Como todos em seu meio, Hawilla terá amplo terreno para atuar na Copa de 2014, que será discutida pelo conselho.
Procurado pela Folha, o empresário falou por meio de sua assessoria de imprensa que estava no aeroporto e não poderia dar entrevista. Só confirmou que foi convidado pelo ministro e disse que não tomou posse porque não pôde ir ao DF no dia. Prometeu comparecer ao primeiro encontro do ano.
A nova ligação entre o ministério e Hawilla, amigo de longa data de Ricardo Teixeira, o presidente da CBF, é bem ao gosto da diretoria do Palmeiras, que já se orgulhava de ser próxima do governador José Serra, palmeirense, e de Marco Polo Del Nero, presidente da FPF e conselheiro do clube.
O ministro do Esporte também nomeou a ex-jogadora de vôlei Ana Moser, o ex-árbitro José de Assis Aragão, que vai para o segundo mandato seguido, e Alberto dos Santos Puga Barbosa, que entra no lugar de Eduardo de Rose, especialista em controle de dopagem.
Duas vagas sob a batuta de Silva Jr. estão abertas. Ele fez os convites e espera respostas."

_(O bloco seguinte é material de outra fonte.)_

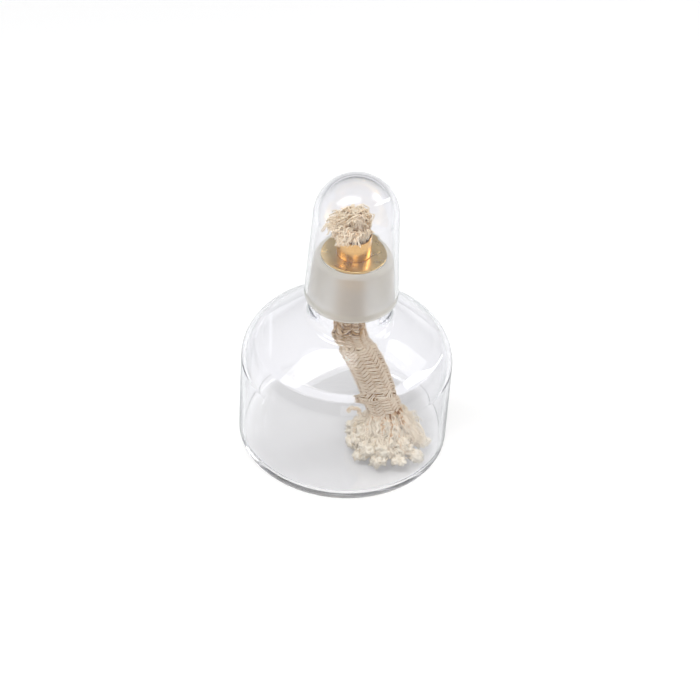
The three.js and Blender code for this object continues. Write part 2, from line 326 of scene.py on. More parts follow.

Ou seja, botaram o gato para tomar conta do peixe. O conflito de interesses é tão óbvio que dispensa maiores comentários. Mas não há nada que um bom lobby não resolva em Brasília. Ainda mais se levarmos em conta que o futebol brasileiro atual virou "terra-de-ninguém", com a extinção do passe e o recente advento dos empresários, que cada vez mais abrem seus tentáculos sobre o mundo da bola. E ainda tem a Copa de 2014...

Não sou ingênuo para achar que tais coisas só acontecem no esporte. Ligações desse tipo acontecem em qualquer área, proporcionalmente ao volume de dinheiro envolvido.

Mas como cada macaco deve ficar no seu galho, e o meu é o esportivo, atenho-me a criticar algo que tenho mais conhecimento, e deixar as outras áreas para pessoas mais gabaritadas.